In an interview, the director of Tash Ma Tash, the Kingdom’s popular Ramadan sitcom, explained that the reason why we do not have proper theaters is that we have no institution that teaches drama, and so naturally, our experience in this field is limited. He added that since the few plays we do have are restricted and censored, this is one more reason why dramatic talent goes into film making.

The director seems to be optimistic about cinema as an alternative to theater. The reasons that obstruct the development of theater are the same that obstruct the development of cinema. Until we get over the mentality that sees art as a useless waste of time, we’ll have to live with depending on Arabic theater and cinema for our mini-doses of art.

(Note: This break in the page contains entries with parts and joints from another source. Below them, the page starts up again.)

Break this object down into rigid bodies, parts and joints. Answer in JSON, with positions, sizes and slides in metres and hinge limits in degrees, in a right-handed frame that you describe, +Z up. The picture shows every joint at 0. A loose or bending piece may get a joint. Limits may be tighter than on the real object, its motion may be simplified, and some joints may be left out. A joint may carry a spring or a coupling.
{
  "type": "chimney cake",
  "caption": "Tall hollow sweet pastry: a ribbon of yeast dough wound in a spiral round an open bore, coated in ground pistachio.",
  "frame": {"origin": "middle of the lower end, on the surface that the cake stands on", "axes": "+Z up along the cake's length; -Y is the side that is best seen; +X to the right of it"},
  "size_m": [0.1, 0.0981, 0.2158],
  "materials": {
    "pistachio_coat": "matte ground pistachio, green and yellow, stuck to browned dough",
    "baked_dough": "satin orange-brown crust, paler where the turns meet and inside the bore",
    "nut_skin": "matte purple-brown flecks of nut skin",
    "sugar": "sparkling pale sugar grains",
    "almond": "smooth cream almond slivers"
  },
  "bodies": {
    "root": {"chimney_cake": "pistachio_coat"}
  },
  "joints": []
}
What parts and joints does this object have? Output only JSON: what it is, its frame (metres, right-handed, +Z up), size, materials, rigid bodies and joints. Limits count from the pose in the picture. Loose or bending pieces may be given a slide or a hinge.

At this point I remember what a girl said after a group from her school visited Briman prison in Jeddah. She said that what they saw was completely different from what they had seen in cinema.

The girl, like all of us here, could not be talking about OUR cinema; her impression was borrowed from another country’s cinema. If we are going to take our impression of reality from outside, then this means we lack an impression of our own reality.

One Rainy Day

The storms of rain and hail that hit the Western region last week flooded the roads as usual and caused the usual damage to cars. This we have learned to expect every time it rains and it seems we’ll have to continue to expect it for some time.

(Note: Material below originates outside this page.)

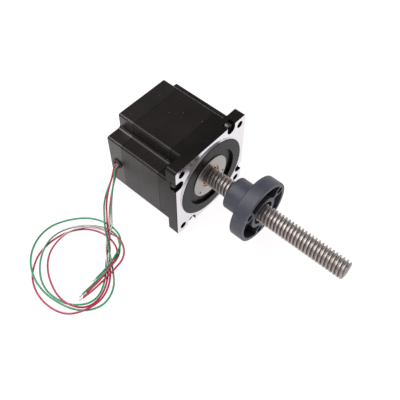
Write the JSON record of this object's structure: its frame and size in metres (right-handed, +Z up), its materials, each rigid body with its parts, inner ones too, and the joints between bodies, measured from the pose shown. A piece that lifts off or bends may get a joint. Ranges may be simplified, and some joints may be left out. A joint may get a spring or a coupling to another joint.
{
  "type": "linear stepper motor",
  "caption": "Square-flanged hybrid stepper motor that turns a threaded lead screw, with a flanged plastic nut that travels along the screw.",
  "frame": {"origin": "centre of the mounting flange's front face, on the motor's axis", "axes": "+X along the lead screw, away from the motor; +Z up; +Y away from the side that the leads leave"},
  "size_m": [0.2251, 0.205, 0.084],
  "materials": {
    "painted_aluminium": "satin black paint, mounting face and pilot edge left bare",
    "painted_steel": "satin black paint over the laminations",
    "machined_steel": "fine turned",
    "bearing_steel": "ground and polished",
    "screw_steel": "zinc plated",
    "stainless_steel": "rolled thread, semi bright",
    "bronze": "turned bronze",
    "rotor_steel": "ground laminations",
    "magnet": "nickel plated",
    "copper_winding": "enamelled wire",
    "nylon": "moulded natural nylon",
    "circuit_board": "solder mask",
    "moulded_plastic": "satin moulded acetal",
    "rubber_bush": "matt",
    "green_insulation": "extruded",
    "red_insulation": "extruded",
    "red_white_insulation": "extruded, white tracer",
    "green_white_insulation": "extruded, white tracer"
  },
  "bodies": {
    "root": {"front_end_bell": "painted_aluminium", "rear_end_bell": "painted_aluminium", "stator_laminations": "painted_steel", "bearing_retainer": "machined_steel", "throat_bush": "bronze", "front_bobbin": "nylon", "rear_bobbin": "nylon", "stator_coils": "copper_winding", "termination_board": "circuit_board", "tie_screws": "screw_steel", "preload_spring": "bearing_steel", "front_bearing_outer_race": "bearing_steel", "front_bearing_shields": "bearing_steel", "rear_bearing_outer_race": "bearing_steel", "rear_bearing_shields": "bearing_steel", "lead_grommet": "rubber_bush", "lead_green": "green_insulation", "lead_red": "red_insulation", "lead_red_white": "red_white_insulation", "lead_green_white": "green_white_insulation", "lead_coil": "green_insulation"},
    "screw": {"lead_screw": "stainless_steel", "rotor_shaft": "machined_steel", "rotor_magnet": "magnet", "rotor_cup_front": "rotor_steel", "rotor_cup_rear": "rotor_steel", "front_bearing_inner_race": "bearing_steel", "rear_bearing_inner_race": "bearing_steel"},
    "nut": {"lead_nut": "moulded_plastic"},
    "front_balls": {"front_bearing_balls": "bearing_steel", "front_bearing_cage": "nylon"},
    "rear_balls": {"rear_bearing_balls": "bearing_steel", "rear_bearing_cage": "nylon"}
  },
  "joints": [
    {"name": "screw_spin", "type": "hinge", "parent": "root", "child": "screw", "pos_m": [0, 0, 0], "axis": [1, 0, 0], "range_deg": [-4320, 1080]},
    {"name": "nut_travel", "type": "slide", "parent": "root", "child": "nut", "axis": [1, 0, 0], "range_m": [-0.0191, 0.07625]},
    {"name": "front_ball_roll", "type": "hinge", "parent": "root", "child": "front_balls", "pos_m": [-0.009, 0, 0], "axis": [1, 0, 0], "range_deg": [-1745.62, 437.15]},
    {"name": "rear_ball_roll", "type": "hinge", "parent": "root", "child": "rear_balls", "pos_m": [-0.0666, 0, 0], "axis": [1, 0, 0], "range_deg": [-1707.4, 427.6]}
  ],
  "couplings": [
    {"joint": "nut_travel", "follows": "screw_spin", "m_per_rad": -0.0010106},
    {"joint": "front_ball_roll", "follows": "screw_spin", "ratio": 0.40385},
    {"joint": "rear_ball_roll", "follows": "screw_spin", "ratio": 0.395}
  ]
}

Things never change; every time the papers are filled with complaints from people about standing water, the municipalities are not moving to get rid of the water or making sure that next time we won’t have to deal with the same problems again.

But this year, the storm left fatalities, casualties, drowned families, collapsed bridges and damaged roads. At this point we should really ask: What does it take to make officials react responsibly?

Some people got fed up and went to the National Human Rights Commission. In Al-Baha and Asir, citizens are suing the Transportation Ministry because of the horrible road conditions and the fact that roads and bridges collapsed after the rains and caused a number of casualties.

Maybe things will change now; we certainly hope so.